Object modeling scripts:

+ + + +

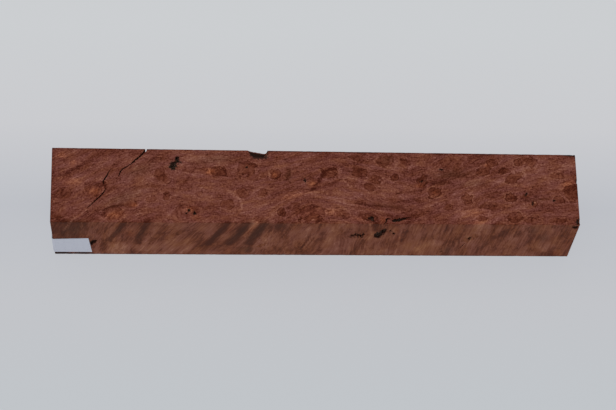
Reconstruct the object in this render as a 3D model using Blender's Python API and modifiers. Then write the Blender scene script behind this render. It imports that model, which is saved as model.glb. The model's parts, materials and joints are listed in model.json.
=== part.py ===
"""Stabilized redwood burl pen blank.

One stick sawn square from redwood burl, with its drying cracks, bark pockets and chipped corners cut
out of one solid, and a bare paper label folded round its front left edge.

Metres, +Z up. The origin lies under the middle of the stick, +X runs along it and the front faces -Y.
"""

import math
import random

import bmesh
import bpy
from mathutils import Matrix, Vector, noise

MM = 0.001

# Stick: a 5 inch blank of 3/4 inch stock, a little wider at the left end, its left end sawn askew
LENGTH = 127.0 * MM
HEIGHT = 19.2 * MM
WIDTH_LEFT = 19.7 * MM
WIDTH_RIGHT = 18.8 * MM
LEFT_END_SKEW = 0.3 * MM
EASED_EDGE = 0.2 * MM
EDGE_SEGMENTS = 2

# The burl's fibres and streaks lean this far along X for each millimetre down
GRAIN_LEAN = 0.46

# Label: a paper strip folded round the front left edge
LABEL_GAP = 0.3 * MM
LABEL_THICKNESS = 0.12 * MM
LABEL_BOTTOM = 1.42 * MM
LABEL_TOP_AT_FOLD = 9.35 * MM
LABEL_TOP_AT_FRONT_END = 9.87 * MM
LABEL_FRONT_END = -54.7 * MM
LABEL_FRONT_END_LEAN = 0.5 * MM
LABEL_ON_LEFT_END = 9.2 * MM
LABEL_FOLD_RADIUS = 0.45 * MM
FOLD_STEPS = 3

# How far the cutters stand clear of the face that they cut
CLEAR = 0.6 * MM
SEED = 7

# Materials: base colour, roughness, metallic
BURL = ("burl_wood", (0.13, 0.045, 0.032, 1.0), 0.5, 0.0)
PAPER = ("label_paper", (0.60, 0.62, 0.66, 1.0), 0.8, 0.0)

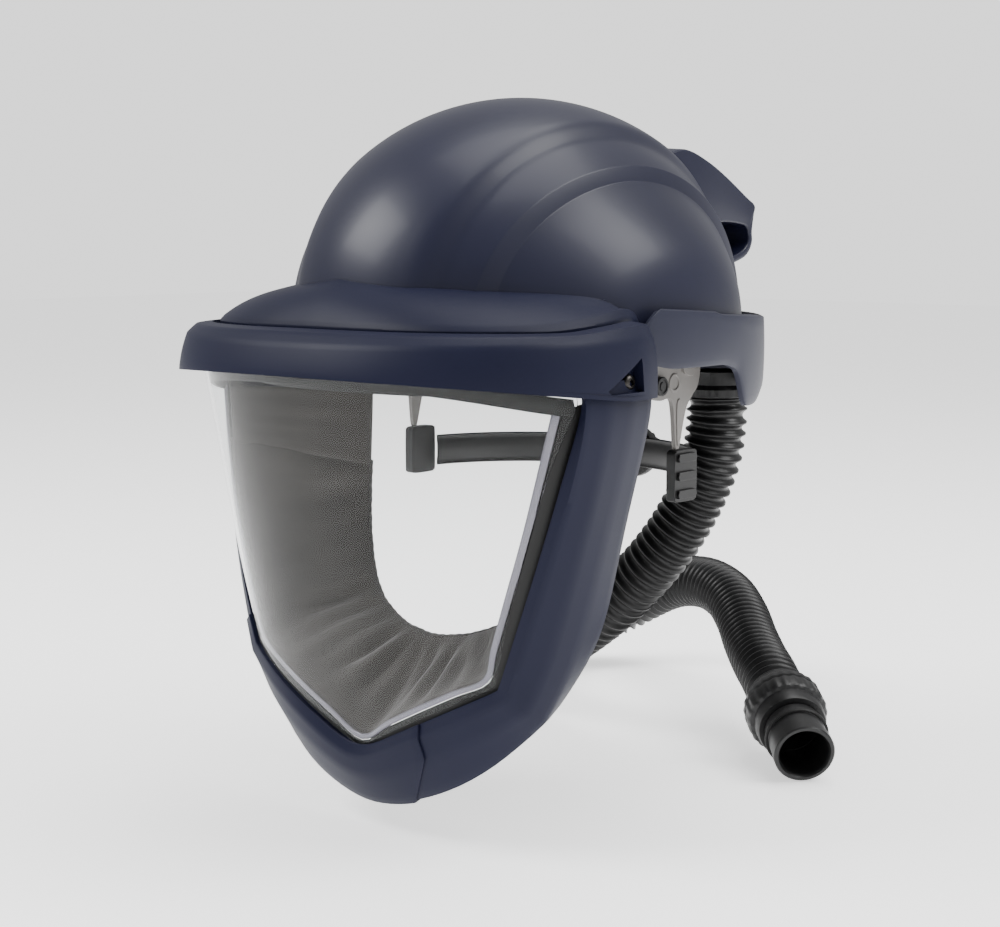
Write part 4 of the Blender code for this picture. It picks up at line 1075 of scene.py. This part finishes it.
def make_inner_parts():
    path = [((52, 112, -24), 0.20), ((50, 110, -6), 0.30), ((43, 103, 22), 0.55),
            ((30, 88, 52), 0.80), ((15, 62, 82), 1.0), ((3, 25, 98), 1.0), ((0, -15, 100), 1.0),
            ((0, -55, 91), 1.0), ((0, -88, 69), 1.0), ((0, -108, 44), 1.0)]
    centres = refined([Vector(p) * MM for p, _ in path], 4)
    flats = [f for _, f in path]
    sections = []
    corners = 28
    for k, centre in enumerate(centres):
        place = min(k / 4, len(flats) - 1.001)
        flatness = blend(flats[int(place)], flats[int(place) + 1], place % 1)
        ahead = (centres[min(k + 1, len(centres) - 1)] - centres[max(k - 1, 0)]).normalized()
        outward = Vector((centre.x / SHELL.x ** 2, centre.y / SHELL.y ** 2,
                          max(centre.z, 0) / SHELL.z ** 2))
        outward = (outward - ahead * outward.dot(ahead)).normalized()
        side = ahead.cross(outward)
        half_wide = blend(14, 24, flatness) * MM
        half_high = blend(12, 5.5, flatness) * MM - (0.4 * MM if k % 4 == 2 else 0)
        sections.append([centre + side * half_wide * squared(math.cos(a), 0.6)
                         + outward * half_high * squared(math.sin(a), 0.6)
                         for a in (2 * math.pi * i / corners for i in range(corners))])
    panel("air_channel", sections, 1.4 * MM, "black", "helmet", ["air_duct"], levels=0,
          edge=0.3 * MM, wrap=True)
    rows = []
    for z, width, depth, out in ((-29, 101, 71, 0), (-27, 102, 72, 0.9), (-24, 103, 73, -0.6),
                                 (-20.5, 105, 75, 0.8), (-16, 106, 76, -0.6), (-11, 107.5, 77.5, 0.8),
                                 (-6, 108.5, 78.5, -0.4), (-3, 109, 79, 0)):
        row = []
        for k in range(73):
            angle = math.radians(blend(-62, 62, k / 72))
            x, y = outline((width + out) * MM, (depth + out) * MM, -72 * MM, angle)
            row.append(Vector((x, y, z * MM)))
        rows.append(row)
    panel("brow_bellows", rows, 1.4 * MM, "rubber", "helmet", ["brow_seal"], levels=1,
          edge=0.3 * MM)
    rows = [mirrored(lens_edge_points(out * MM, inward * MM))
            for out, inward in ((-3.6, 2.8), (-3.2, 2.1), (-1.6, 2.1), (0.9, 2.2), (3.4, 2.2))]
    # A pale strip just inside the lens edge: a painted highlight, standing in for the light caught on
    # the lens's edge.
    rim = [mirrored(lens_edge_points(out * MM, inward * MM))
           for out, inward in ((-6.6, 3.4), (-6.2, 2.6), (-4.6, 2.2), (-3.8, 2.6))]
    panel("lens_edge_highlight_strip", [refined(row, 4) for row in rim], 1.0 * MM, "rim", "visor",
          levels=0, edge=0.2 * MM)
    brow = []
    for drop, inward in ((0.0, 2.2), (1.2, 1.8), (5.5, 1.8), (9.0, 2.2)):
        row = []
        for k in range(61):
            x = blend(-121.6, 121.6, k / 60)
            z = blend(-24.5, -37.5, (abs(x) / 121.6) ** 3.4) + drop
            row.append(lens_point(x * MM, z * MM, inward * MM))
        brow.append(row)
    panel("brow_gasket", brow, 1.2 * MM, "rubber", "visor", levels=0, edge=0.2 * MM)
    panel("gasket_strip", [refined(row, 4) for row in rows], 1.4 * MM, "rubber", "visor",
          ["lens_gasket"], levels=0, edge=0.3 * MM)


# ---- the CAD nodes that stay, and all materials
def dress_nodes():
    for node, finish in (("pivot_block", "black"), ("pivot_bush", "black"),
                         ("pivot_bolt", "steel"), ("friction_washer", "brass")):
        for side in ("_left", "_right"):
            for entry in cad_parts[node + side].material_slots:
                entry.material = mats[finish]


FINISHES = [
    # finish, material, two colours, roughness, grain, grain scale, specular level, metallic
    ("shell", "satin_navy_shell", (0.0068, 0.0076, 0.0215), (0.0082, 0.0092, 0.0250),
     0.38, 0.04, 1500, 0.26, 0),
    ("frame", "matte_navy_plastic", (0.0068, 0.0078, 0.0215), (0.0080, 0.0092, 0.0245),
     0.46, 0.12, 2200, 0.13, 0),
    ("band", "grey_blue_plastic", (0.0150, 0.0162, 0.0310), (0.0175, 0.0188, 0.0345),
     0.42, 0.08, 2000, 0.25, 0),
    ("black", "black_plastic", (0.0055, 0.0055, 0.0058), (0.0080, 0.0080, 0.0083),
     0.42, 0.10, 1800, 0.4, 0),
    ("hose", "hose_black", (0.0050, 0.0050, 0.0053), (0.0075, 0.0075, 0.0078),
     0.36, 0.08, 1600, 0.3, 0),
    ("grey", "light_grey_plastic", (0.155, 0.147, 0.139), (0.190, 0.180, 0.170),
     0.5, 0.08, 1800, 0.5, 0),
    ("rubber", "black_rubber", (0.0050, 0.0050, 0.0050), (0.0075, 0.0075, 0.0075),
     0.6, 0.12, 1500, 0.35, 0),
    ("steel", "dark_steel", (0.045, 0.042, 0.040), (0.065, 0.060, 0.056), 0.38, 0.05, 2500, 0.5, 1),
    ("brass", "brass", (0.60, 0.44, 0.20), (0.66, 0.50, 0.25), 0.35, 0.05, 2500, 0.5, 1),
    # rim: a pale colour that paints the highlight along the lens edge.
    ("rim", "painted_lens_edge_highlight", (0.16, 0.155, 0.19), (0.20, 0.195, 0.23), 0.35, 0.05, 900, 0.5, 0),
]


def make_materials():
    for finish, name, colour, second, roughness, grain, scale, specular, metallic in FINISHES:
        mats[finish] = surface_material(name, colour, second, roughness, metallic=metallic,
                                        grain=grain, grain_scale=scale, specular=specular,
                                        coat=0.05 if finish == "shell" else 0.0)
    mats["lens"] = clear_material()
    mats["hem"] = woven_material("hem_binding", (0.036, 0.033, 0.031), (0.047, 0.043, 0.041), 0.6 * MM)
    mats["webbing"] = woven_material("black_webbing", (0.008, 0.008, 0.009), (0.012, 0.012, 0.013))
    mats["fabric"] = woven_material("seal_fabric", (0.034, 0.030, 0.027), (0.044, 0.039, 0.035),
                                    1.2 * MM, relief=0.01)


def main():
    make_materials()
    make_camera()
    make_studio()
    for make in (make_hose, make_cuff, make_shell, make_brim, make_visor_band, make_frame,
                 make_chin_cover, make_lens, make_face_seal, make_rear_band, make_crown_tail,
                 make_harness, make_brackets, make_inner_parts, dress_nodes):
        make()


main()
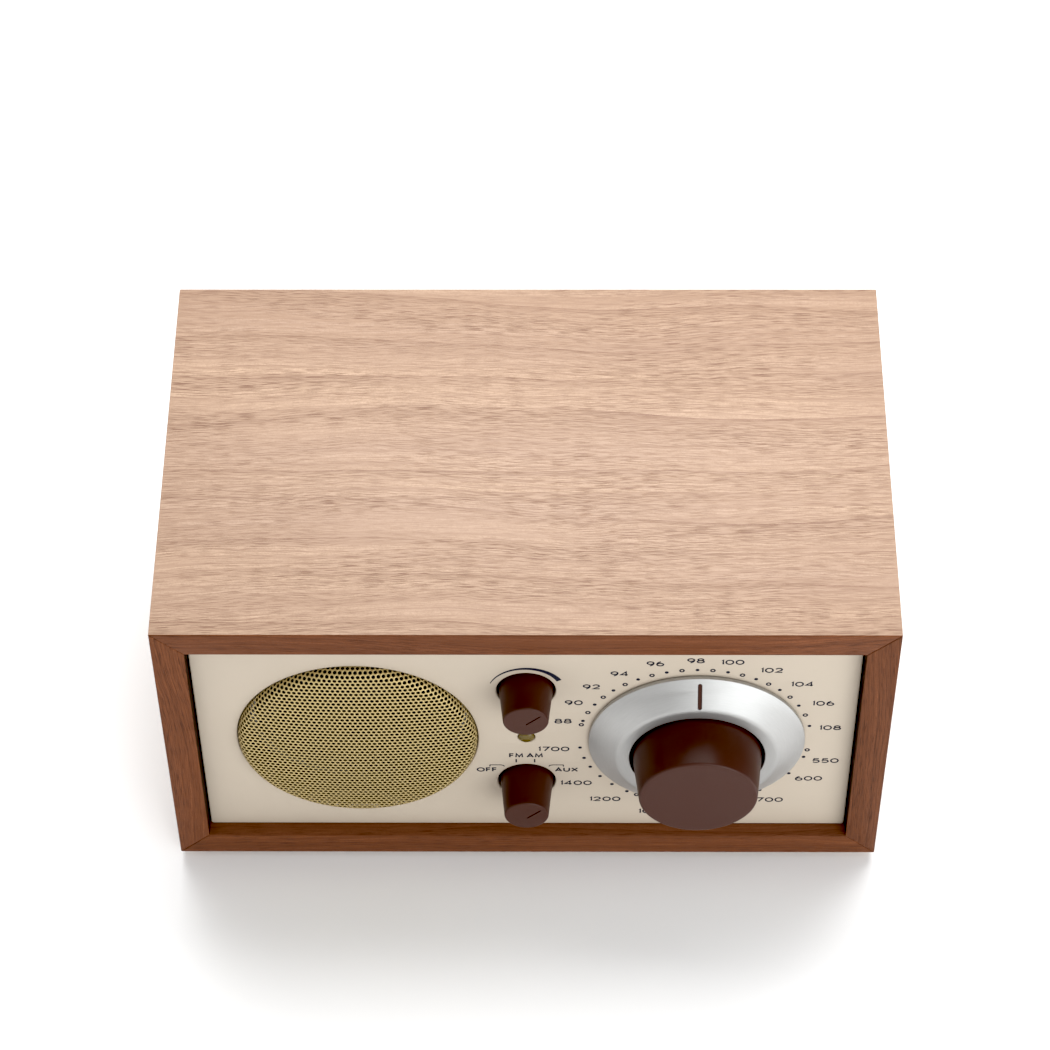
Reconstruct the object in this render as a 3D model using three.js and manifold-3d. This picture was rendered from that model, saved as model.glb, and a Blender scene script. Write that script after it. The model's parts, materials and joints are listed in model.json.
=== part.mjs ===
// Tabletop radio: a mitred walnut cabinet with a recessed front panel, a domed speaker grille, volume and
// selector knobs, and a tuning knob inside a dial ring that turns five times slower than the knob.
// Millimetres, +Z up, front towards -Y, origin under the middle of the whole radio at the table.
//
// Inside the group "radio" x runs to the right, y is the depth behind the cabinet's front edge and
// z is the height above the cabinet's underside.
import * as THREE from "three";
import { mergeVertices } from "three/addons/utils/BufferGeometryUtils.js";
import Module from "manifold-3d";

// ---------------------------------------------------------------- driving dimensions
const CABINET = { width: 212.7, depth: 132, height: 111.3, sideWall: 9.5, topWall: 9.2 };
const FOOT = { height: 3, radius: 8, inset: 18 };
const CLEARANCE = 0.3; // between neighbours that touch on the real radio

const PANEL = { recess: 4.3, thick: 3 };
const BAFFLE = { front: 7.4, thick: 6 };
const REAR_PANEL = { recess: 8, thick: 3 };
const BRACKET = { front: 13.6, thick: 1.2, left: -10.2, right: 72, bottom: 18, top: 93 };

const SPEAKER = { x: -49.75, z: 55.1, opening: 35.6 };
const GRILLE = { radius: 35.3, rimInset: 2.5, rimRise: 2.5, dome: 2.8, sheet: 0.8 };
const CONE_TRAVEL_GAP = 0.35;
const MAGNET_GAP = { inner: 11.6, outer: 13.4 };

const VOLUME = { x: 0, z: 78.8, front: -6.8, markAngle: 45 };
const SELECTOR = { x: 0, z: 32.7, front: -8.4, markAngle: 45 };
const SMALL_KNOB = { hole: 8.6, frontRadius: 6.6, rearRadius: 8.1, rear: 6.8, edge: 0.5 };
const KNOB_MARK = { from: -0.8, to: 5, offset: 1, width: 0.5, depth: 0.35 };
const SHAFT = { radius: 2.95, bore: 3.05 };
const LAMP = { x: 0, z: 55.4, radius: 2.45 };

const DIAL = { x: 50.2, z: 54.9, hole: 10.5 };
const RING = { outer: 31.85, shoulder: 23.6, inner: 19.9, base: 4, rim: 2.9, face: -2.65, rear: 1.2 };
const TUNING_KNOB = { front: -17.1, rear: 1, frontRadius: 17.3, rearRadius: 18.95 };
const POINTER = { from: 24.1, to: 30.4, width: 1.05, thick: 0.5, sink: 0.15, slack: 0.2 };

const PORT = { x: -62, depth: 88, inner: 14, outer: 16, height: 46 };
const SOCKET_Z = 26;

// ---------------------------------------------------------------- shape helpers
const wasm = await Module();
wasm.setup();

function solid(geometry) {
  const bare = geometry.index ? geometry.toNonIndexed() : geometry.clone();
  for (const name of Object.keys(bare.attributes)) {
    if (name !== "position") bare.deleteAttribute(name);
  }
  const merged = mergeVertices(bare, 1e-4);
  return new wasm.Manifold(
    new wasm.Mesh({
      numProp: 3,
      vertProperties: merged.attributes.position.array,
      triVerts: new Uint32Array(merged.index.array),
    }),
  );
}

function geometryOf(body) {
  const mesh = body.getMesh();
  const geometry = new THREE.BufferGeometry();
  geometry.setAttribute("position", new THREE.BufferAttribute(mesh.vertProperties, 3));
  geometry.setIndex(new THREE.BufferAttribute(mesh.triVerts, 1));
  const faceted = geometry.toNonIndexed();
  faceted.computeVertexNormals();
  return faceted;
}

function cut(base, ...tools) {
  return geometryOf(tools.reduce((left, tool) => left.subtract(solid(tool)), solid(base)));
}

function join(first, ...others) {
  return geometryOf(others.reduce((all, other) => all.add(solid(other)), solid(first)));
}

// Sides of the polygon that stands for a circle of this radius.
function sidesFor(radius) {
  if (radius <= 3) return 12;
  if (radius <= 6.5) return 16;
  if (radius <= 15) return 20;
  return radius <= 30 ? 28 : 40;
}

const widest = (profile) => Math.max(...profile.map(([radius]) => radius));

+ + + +

Goal. Keep both end lines and retype everything in the records above from the line containing "model using three.js" through the line containing "const CLEARANCE = 0.3;", exactly, with nothing else.

Finished answer.
Reconstruct the object in this render as a 3D model using three.js and manifold-3d. This picture was rendered from that model, saved as model.glb, and a Blender scene script. Write that script after it. The model's parts, materials and joints are listed in model.json.
=== part.mjs ===
// Tabletop radio: a mitred walnut cabinet with a recessed front panel, a domed speaker grille, volume and
// selector knobs, and a tuning knob inside a dial ring that turns five times slower than the knob.
// Millimetres, +Z up, front towards -Y, origin under the middle of the whole radio at the table.
//
// Inside the group "radio" x runs to the right, y is the depth behind the cabinet's front edge and
// z is the height above the cabinet's underside.
import * as THREE from "three";
import { mergeVertices } from "three/addons/utils/BufferGeometryUtils.js";
import Module from "manifold-3d";

// ---------------------------------------------------------------- driving dimensions
const CABINET = { width: 212.7, depth: 132, height: 111.3, sideWall: 9.5, topWall: 9.2 };
const FOOT = { height: 3, radius: 8, inset: 18 };
const CLEARANCE = 0.3; // between neighbours that touch on the real radio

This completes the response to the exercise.